You can always write your polynomial as
$$
P(x,y) = \sum_{i=0}^n p_i(x) \cdot y^i
$$
for suitable polynomials $p_i$.
Let $M = \{(x,y) \mid P(x,y) = 0\}$. Note that $M$ is closed, hence measurable.
By Fubini's theorem, we have
$$
\lambda_2(M) = \int \lambda_1 (M_x) \, dx,
$$thus
where $M_x = \{y \mid (x,y) \in M\} = \{y \mid P(x,y) = 0\}$.
It thus suffices to show $\lambda_1 (M_x) = 0$ for almost all $x$.
If $M_x$ is not a null-set, this implies that the polynomial(!) $p(x, \cdot)$ has infinitely many roots and is hence constant $0$.
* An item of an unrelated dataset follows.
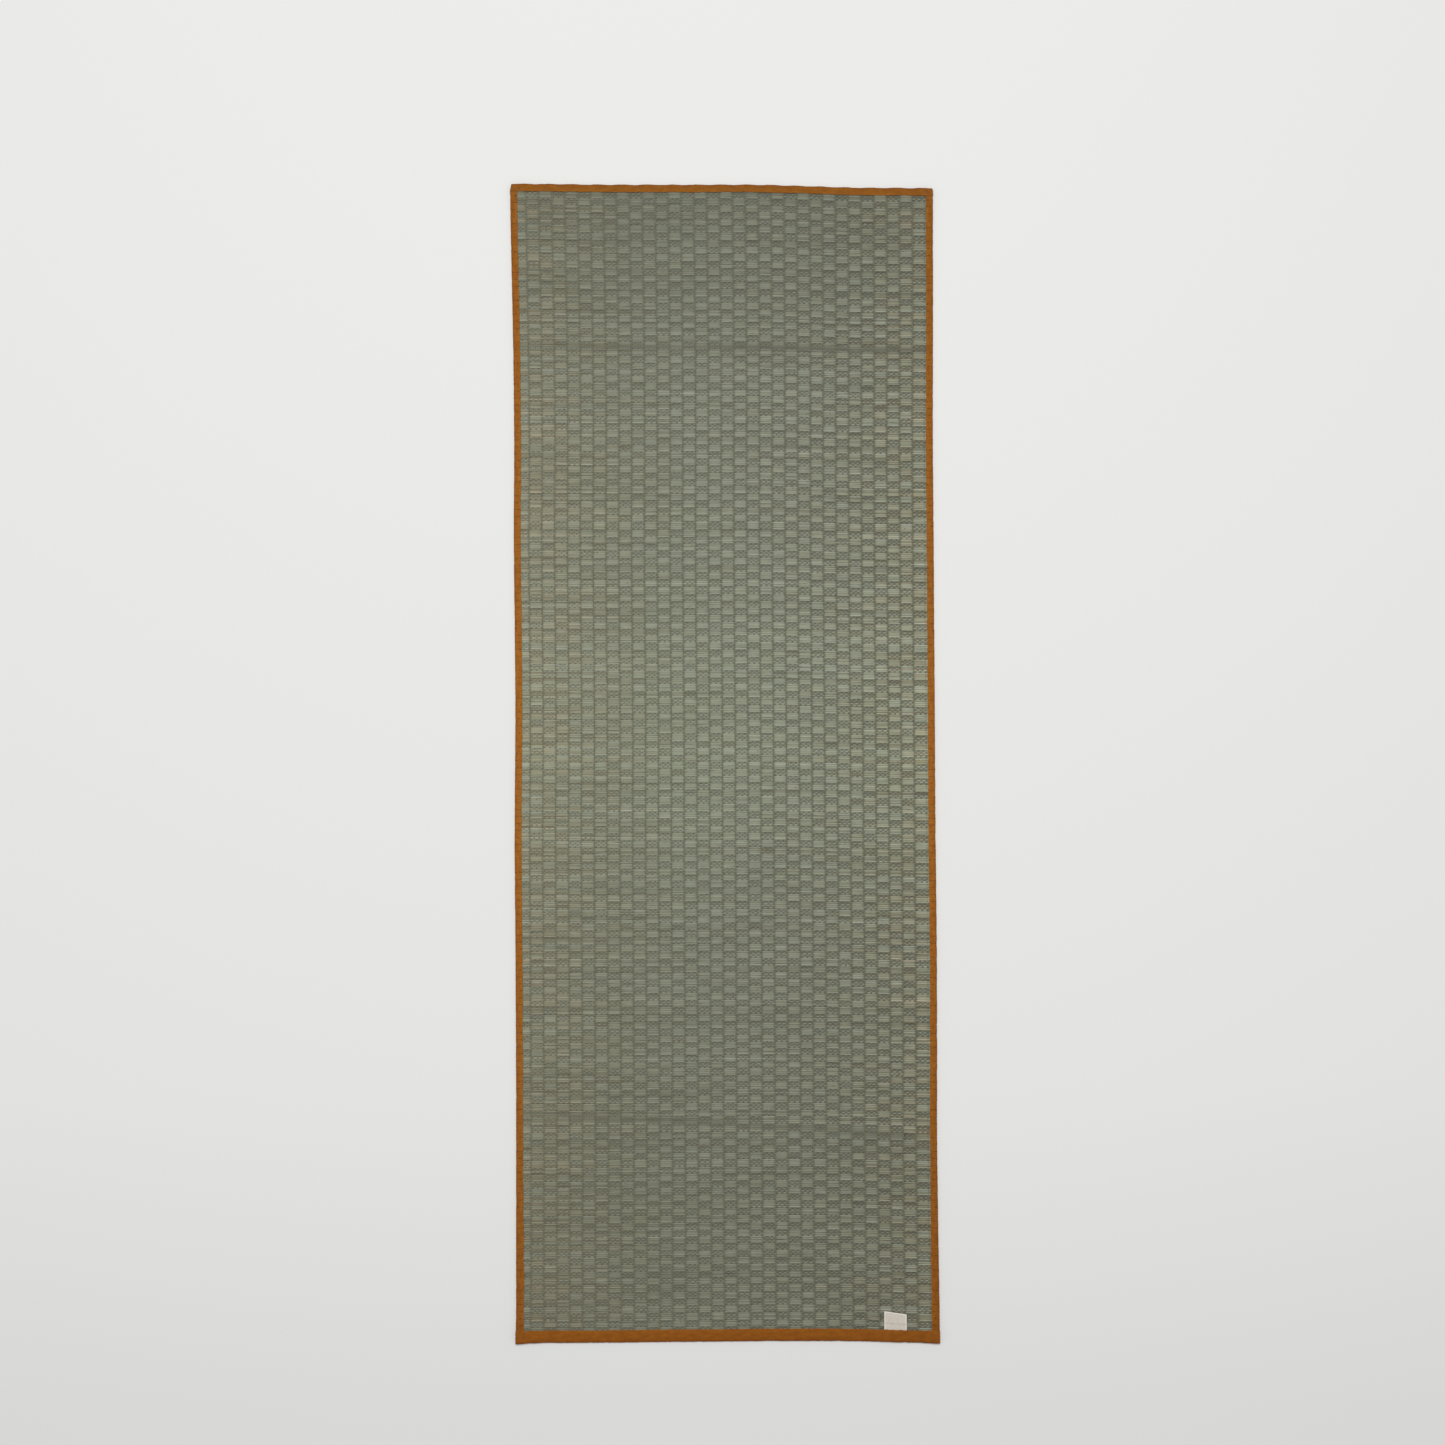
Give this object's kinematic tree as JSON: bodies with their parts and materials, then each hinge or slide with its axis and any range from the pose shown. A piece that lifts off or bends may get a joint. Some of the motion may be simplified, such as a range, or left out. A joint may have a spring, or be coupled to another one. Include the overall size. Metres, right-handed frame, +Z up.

If this happens for infinitely many $(x_n)_n$, we see $$0 \equiv p(x_n, y) = \sum_{i=0}^n p_i(x_n) \cdot y^i$$ for all $n$ and each $y \in \Bbb{R}$. But this implies $p_i(x_n) = 0$ for all $i$ and $n$. Thus, the polynomial $p_i$ has infinitely many roots, i.e. $p_i \equiv 0$ and thus $p \equiv 0$, a contradiction.
We can hence only have $\lambda_1 (M_x) > 0$ for finitely many $x$, proving $\lambda_2 (M) = 0$.
Exercise: Generalize this to arbitrary dimensions.